In fact, in traditional systems, the amount of pulp or aqueous suspension of papermaking fibers that the headbox can deposit on the forming fabric must take into account the fact that, in the creping step, the thickness of the paper is increased. Once the actual final thickness that it is desired to obtain after creping using the traditional method has been fixed, the thickness (and hence the amount of pulp) that the headbox can deposit on the forming fabric is in any case smaller than the one that the paper at output from the machine must possess. This involves a reduction in the amount of material per unit time that the headbox can supply and hence, in practice, a limitation of the overall productivity of the continuous machine. In other words, if the headbox can generate paper at a certain rate, for example 1000 m/min, this rate will be reduced to 800-900 m/min at the end of the process as a result of creping, which, by increasing the apparent thickness, reduces the dimension of the web corresponding to the direction of advance.
Instead, using the method according to the invention, in the embossing section, the paper (i.e., the partially dried layer of fibers) undergoes an increase in the actual thickness, accompanied by a lengthening in the direction of advance of the web. Consequently (and irrespective of further positive effects of embossing, which will be described hereinafter), the thickness of the layer S and hence the amount of material supplied by the headbox given the same final characteristics of the web on the reel, must be greater than the desired final thickness, since the effect of thickening caused by traditional creping is replaced by the thickening, which is even greater, and the lengthening generated by embossing. This means, basically, that the amount of aqueous suspension or mixture of papermaking fibers that can be supplied per unit time by the headbox is higher than what may be achieved in traditional continuous machines.
In other words, if the headbox can generate paper at a rate of 1000 m/min, this rate will rise to 1050-1100 m/min at the end of the process as a result of the lengthening impressed by embossing, which increases the dimension of the web corresponding to the direction of advance.
For example, supposing that we wish to reach an actual thickness SR of 0.08 mm of the paper at output (a value comparable to the most frequent data), using embossing rollers 19, 21 etched with protuberances and cavities of a pyramidal shape as illustrated in
and on the hypothesis of achieving a deformation of the layer S of 80% of the height h of the protuberances, i.e., of, the depth of etching, we obtain the following apparent thickness:
Furthermore, considering that the volume per unit surface of material of the embossed layer must be equal to the volume supplied by the headbox given the same unit surface (conservation of the volume) to obtain the actual final thickness of 0.08 mm, if it is taken into account that the initially plane layer is deformed following the lateral surface of the protuberances and cavities of the rollers 19, 21, given the dimensions indicated above of the incisions of the rollers, it is calculated that the thickness of the layer at output from the headbox must be 0.127 mm.
Said thickness is much greater than the one that could be obtained with a traditional continuous machine, given the same actual final thickness SR (0.08 mm).
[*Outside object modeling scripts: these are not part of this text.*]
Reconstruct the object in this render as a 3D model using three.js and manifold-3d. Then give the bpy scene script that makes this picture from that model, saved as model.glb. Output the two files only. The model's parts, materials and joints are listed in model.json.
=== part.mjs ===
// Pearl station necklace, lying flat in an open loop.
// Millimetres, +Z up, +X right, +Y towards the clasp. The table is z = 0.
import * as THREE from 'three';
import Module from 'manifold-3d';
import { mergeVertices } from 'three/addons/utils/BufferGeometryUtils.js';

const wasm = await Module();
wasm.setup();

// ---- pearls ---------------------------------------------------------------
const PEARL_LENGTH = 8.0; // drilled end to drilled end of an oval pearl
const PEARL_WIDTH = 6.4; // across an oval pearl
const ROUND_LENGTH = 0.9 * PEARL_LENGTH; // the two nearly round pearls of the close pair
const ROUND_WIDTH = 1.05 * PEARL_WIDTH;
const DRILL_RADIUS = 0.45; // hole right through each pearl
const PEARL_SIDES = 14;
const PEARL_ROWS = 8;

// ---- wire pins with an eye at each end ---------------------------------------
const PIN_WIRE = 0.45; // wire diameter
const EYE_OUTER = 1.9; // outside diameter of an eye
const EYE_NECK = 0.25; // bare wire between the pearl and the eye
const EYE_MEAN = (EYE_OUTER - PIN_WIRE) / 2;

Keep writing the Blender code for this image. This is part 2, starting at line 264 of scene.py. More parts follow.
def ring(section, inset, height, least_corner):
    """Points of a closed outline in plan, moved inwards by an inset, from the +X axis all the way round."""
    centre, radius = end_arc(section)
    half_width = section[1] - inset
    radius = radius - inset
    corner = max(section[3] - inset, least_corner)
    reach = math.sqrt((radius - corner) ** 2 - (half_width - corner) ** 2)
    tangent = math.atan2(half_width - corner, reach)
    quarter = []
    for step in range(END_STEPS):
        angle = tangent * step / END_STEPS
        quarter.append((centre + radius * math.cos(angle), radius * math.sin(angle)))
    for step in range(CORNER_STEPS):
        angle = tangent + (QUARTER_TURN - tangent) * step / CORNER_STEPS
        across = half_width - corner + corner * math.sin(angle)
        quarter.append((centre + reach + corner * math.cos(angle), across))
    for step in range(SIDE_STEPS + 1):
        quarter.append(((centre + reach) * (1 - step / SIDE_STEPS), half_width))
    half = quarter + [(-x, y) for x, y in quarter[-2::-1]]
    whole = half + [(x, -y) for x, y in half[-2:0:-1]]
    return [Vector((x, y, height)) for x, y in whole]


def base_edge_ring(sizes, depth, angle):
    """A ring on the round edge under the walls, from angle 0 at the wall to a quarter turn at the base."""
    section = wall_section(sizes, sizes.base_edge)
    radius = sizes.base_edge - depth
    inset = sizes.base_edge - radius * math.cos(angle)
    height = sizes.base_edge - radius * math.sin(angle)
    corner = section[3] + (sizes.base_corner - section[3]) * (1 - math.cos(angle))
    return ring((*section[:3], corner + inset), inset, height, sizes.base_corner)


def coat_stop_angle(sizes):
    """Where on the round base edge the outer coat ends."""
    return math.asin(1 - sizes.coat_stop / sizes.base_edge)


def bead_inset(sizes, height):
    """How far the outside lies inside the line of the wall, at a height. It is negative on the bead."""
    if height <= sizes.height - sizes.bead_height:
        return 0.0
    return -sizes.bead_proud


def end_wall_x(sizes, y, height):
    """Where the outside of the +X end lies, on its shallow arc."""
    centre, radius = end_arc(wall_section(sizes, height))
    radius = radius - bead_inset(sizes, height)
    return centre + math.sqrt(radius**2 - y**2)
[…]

Assuming, with a conservative hypothesis, that to obtain an actual thickness SR at output from a machine with creping using a blade on a Yankee cylinder the thickness of the layer formed by the headbox will have to be 0.08 mm (and moreover neglecting the fact that in actual fact said thickness must be even smaller on account of the increase in actual thickness imposed by creping), the increase in productivity using the process according to the invention as compared to a system with creping blade is equal to a factor 0.127/0.08=1.587, which means an increase of approximately 60%.
The productivity of the continuous machine, in fact, is given by the volume of pulp that can be supplied in time given the same rate.
A further factor which in actual fact increases the productivity of the machine is represented by the fact that embossing increases the length of the layer or web of paper, so that the speed of the layer S at output from the embossing assembly 17 and consequently the speed of winding on the reel B is greater than the speed at input to the embosser 17 and, hence, greater than the rate at which the layer S is formed by the headbox. Instead, in traditional continuous machines, the winding rate is lower than the production rate on account of the reduction in length of the layer of paper caused by the creping blade.
A further important advantage of the invention lies in the fact that, given the final characteristics of the web obtained via embossing, it is possible to reduce the water content prior to final drying to lower levels than in traditional machines: this involves a lower requirement of energy to be used to complete total drying of the web. In addition, as has already been mentioned previously, the pressure previously exerted for squeezing out the water leads to the creation of hydrogen bonds, which are much more stable, and to a merging between the fibers, which increases the strength of the web obtained given the same substance, or else enables reduction in the substance albeit preserving good mechanical characteristics, with consequent saving in papermaking fibers.
A modified embodiment of the system according to the invention is shown in
Calendering of the final web can be obtained even via pressure of just one cylinder, made of steel or coated with a resilient material, which co-operates directly with the Yankee drier or cylinder by flattening the web of paper before this is detached from the Yankee cylinder itself, in the case where the machine is made using this drying device.
Calendering bestows upon the surface of the paper a better feel. Calendering can be used also in combination with a different system for partial drying of the layer S prior to wet embossing, for example using a steel Yankee cylinder as drying drum, on which the layer S is dried partially and is then wet embossed.
In a modified embodiment the protuberances or projections and the cavities of the two embossing rollers can have a continuous linear shape, which extends parallel to the axis of the rollers or at an angle with respect thereto, possibly with a more or less marked corrugation. This provides an embossing in the form of corrugation or fluting, which is more closely similar to the creping traditionally obtained with a creping blade co-operating with a Yankee drier. The density of the longitudinal protuberances can be, for example, between 20 and 100 protuberances per cm.
It will be understood that the drawings shows just one possible embodiment of the invention, which may undergo variations as regards its shapes and arrangements, without thereby departing from the scope of the idea underlying the invention.